> **Materials provided**
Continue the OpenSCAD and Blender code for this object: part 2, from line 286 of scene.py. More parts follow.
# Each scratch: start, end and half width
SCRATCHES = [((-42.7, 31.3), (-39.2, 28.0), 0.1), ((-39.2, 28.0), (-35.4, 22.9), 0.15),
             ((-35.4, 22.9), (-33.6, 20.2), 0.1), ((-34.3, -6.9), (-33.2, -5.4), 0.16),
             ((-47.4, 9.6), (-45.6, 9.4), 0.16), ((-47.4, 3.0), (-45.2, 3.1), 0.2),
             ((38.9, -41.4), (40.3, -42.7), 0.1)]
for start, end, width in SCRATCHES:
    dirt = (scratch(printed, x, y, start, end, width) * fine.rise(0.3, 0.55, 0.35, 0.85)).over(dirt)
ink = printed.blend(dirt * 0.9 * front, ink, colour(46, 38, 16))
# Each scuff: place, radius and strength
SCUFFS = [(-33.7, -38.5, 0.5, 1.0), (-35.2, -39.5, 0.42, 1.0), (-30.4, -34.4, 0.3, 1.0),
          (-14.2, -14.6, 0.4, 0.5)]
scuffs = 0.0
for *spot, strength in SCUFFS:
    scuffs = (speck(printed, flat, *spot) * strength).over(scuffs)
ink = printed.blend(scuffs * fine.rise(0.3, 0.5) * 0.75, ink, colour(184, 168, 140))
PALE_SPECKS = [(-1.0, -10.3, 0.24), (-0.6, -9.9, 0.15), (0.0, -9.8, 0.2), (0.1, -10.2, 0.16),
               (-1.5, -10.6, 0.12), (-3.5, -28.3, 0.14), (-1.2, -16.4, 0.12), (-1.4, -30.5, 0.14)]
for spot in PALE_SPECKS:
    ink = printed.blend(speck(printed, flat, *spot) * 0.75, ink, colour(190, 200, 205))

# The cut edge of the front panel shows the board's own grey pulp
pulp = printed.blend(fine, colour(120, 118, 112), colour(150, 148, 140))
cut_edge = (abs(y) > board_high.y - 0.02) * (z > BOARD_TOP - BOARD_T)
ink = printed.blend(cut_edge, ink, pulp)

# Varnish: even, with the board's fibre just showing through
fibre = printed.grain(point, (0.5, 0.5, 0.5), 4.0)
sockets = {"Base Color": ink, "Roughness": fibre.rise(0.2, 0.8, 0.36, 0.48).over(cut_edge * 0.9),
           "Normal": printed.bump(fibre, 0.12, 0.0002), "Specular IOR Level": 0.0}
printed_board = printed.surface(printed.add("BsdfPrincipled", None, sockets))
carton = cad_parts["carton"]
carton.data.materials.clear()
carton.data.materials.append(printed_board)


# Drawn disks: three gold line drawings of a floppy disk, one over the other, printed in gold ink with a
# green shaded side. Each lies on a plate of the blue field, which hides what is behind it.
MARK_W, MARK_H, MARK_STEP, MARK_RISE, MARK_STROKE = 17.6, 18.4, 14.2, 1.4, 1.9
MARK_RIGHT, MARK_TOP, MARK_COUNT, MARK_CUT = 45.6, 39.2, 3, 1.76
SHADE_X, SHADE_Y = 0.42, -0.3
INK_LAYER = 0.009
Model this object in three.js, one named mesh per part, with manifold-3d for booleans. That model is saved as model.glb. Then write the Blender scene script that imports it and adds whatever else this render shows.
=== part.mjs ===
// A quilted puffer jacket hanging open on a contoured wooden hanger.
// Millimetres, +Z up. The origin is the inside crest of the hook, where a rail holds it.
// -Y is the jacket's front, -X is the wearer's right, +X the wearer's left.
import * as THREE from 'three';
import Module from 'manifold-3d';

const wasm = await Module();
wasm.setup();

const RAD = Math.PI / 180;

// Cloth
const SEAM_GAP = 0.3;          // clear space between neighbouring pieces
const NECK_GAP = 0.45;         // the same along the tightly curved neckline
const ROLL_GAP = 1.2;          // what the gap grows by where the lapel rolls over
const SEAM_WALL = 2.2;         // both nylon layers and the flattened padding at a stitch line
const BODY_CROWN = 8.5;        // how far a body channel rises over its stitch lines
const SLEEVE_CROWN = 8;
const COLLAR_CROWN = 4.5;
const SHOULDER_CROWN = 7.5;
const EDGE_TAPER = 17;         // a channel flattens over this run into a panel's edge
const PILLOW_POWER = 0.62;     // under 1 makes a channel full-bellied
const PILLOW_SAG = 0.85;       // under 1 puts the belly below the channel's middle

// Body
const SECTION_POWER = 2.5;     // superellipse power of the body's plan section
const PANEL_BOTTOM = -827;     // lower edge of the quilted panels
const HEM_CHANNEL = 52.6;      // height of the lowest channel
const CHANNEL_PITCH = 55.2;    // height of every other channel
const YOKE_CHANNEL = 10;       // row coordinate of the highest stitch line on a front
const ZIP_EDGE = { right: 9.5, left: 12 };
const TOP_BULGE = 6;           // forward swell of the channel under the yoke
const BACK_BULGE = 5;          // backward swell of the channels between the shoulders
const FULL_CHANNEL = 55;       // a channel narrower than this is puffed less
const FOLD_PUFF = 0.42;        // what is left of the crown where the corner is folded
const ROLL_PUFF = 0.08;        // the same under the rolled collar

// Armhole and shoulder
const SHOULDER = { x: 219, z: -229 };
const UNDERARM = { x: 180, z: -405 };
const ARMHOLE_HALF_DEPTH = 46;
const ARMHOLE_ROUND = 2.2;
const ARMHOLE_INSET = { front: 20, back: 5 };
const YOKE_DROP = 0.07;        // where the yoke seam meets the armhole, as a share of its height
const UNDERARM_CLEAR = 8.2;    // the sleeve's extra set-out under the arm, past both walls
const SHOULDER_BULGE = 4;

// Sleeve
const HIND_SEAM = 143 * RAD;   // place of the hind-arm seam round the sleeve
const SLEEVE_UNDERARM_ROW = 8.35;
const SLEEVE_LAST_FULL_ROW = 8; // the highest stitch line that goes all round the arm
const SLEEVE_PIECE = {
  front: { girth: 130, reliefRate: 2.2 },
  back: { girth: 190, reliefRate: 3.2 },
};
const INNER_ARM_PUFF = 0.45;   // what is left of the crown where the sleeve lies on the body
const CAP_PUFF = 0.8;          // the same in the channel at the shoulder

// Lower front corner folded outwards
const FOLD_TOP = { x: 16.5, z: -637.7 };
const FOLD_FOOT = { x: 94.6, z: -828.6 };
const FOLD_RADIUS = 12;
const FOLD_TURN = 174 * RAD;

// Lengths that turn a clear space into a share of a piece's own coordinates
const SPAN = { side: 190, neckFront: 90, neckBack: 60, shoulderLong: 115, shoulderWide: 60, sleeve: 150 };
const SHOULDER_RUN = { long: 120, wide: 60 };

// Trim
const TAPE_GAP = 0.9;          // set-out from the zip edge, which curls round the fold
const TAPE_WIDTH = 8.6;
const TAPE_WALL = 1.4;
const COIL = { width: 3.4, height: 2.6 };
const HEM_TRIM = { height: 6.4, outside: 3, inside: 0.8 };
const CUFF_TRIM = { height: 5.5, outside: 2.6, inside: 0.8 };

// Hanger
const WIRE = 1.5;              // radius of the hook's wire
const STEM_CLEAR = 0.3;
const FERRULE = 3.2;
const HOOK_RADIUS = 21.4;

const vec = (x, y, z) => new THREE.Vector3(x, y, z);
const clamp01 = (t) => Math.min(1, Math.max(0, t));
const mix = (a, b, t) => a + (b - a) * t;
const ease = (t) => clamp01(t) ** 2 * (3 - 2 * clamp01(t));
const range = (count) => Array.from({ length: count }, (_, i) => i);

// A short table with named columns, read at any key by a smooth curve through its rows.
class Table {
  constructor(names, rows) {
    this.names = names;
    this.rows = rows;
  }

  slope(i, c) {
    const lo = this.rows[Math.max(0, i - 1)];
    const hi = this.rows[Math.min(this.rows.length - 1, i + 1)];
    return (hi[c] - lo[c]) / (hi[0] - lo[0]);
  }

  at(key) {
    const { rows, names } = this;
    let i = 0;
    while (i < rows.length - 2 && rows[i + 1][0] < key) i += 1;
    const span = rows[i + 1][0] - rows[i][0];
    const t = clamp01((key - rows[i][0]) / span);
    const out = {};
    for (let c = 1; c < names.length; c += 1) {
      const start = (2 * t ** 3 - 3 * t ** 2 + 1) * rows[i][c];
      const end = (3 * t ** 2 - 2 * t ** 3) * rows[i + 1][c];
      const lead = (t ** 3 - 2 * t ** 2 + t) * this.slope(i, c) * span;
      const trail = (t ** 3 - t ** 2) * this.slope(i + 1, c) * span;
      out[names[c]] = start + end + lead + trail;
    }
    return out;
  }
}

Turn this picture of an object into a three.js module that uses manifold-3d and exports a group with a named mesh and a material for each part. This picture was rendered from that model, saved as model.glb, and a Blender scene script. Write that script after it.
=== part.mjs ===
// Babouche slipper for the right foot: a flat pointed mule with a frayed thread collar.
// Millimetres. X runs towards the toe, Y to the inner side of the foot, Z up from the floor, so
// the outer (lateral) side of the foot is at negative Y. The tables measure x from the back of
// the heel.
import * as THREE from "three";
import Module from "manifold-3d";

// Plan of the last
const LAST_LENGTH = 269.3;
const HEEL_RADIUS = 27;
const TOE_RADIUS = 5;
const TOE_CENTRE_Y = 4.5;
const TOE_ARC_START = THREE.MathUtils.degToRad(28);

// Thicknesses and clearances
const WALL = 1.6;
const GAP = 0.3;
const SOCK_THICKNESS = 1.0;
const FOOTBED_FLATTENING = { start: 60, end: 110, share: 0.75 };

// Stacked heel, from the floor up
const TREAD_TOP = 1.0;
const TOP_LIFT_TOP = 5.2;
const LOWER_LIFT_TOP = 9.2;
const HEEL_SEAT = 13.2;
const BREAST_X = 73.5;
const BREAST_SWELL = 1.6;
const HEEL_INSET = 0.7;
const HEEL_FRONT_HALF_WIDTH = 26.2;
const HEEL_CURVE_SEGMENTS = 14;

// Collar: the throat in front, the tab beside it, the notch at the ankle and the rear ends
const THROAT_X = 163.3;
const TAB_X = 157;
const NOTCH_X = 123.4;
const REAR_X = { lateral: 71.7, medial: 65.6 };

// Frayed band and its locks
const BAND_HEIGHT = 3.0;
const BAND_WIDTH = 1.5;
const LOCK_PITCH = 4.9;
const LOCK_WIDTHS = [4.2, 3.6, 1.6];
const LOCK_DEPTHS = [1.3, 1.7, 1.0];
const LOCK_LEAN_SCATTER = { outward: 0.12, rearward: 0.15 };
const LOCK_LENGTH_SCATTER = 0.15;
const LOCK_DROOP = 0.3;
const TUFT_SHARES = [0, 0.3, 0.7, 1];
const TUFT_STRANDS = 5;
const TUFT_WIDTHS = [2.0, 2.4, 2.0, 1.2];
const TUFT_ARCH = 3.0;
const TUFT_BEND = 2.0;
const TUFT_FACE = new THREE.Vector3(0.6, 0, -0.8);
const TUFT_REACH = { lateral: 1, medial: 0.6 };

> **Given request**
Transcribe the lines beginning at the one that contains "Turn this picture" and ending at the one that contains "const HEEL_CURVE_SEGMENTS = 14;", with nothing added or left out.

> **Task response**
Turn this picture of an object into a three.js module that uses manifold-3d and exports a group with a named mesh and a material for each part. This picture was rendered from that model, saved as model.glb, and a Blender scene script. Write that script after it.
=== part.mjs ===
// Babouche slipper for the right foot: a flat pointed mule with a frayed thread collar.
// Millimetres. X runs towards the toe, Y to the inner side of the foot, Z up from the floor, so
// the outer (lateral) side of the foot is at negative Y. The tables measure x from the back of
// the heel.
import * as THREE from "three";
import Module from "manifold-3d";

// Plan of the last
const LAST_LENGTH = 269.3;
const HEEL_RADIUS = 27;
const TOE_RADIUS = 5;
const TOE_CENTRE_Y = 4.5;
const TOE_ARC_START = THREE.MathUtils.degToRad(28);

// Thicknesses and clearances
const WALL = 1.6;
const GAP = 0.3;
const SOCK_THICKNESS = 1.0;
const FOOTBED_FLATTENING = { start: 60, end: 110, share: 0.75 };

// Stacked heel, from the floor up
const TREAD_TOP = 1.0;
const TOP_LIFT_TOP = 5.2;
const LOWER_LIFT_TOP = 9.2;
const HEEL_SEAT = 13.2;
const BREAST_X = 73.5;
const BREAST_SWELL = 1.6;
const HEEL_INSET = 0.7;
const HEEL_FRONT_HALF_WIDTH = 26.2;
const HEEL_CURVE_SEGMENTS = 14;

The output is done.